[WHAT TO PRODUCE] Seek out every line containing the word "code", and copy each.

[MATERIAL SUPPLIED]
►

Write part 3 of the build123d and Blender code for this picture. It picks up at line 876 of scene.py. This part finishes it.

◄
►

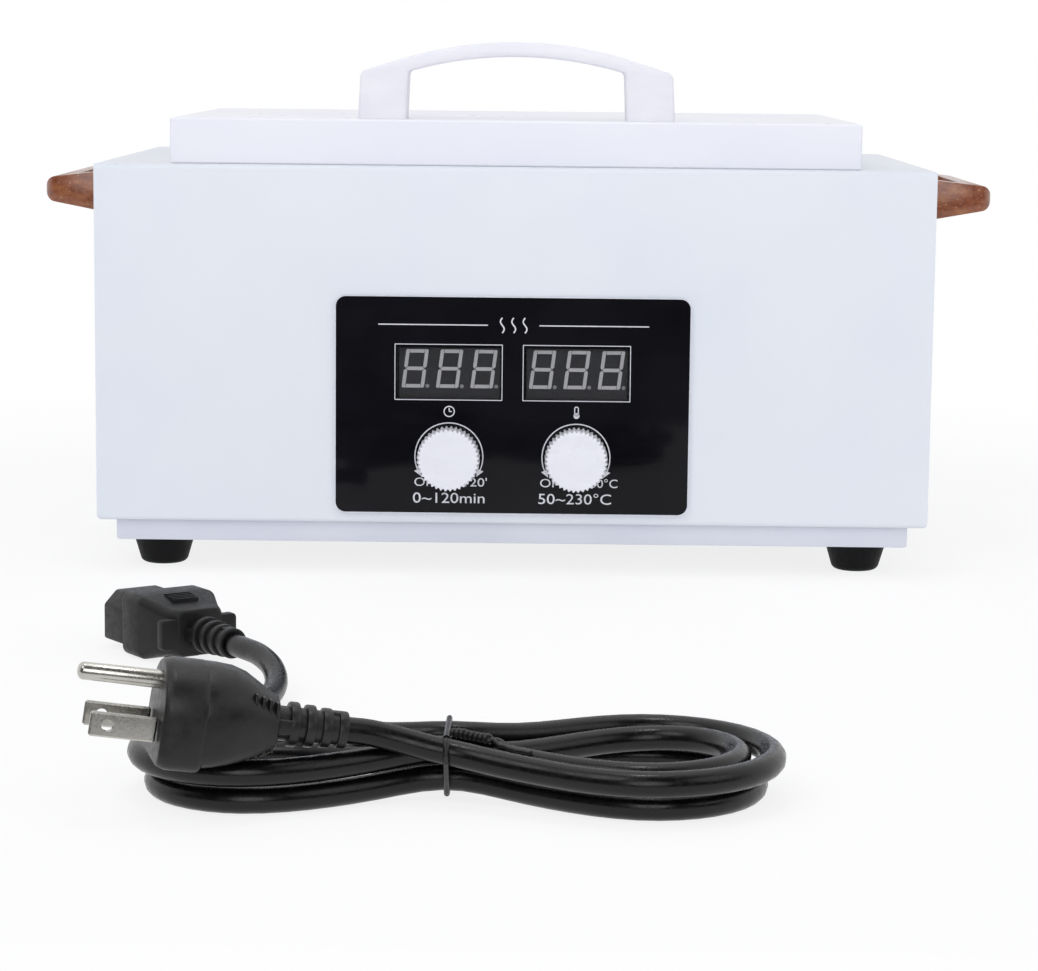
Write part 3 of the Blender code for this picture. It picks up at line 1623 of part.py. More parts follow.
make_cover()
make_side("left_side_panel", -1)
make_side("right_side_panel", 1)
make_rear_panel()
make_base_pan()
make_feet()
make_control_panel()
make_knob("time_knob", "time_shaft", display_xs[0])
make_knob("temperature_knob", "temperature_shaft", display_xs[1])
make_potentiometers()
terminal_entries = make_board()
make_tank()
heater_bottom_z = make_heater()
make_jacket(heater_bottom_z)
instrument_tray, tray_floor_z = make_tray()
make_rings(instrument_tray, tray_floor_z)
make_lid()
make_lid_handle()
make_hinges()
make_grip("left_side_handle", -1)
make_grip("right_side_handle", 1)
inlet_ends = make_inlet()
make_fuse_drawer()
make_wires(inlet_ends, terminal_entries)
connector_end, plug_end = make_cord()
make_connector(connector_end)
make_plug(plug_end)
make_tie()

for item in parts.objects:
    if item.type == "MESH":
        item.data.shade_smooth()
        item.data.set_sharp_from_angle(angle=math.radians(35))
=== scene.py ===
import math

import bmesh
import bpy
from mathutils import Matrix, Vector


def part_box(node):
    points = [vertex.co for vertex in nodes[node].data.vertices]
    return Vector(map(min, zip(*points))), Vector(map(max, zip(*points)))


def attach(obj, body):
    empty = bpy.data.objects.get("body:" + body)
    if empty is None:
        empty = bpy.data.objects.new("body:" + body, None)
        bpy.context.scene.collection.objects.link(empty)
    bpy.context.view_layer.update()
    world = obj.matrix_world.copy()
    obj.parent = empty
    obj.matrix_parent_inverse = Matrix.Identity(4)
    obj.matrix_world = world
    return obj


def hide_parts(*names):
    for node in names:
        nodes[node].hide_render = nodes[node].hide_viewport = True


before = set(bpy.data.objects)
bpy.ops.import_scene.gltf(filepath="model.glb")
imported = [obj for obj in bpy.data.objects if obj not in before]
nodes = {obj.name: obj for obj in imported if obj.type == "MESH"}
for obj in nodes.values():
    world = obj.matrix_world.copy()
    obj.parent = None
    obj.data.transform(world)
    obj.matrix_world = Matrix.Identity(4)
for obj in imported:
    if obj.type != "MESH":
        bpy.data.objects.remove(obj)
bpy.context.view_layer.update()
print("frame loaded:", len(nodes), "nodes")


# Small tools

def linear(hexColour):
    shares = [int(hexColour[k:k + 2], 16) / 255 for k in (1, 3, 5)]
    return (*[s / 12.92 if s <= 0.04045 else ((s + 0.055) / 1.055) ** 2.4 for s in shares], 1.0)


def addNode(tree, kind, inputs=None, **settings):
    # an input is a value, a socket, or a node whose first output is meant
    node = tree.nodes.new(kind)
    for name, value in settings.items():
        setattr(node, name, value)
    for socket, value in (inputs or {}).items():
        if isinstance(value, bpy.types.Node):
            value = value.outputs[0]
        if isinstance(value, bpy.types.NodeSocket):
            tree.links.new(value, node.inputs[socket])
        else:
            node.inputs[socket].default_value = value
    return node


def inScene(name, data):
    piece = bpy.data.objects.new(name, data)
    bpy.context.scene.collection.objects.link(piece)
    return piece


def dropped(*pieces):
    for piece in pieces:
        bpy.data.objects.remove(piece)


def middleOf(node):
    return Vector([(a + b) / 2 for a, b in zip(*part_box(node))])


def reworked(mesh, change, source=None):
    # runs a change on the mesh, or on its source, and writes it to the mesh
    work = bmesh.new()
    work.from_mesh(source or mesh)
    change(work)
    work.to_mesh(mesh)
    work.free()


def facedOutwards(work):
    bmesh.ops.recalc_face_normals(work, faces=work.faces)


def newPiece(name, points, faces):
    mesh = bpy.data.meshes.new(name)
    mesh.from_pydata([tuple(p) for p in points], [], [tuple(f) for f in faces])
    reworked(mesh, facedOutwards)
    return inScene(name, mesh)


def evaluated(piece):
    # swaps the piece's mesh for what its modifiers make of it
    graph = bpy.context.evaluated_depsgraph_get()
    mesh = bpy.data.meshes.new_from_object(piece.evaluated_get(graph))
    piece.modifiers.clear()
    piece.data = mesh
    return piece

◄

[EXERCISE ANSWER]
Write part 3 of the build123d and Blender code for this picture. It picks up at line 876 of scene.py. This part finishes it.
Write part 3 of the Blender code for this picture. It picks up at line 1623 of part.py. More parts follow.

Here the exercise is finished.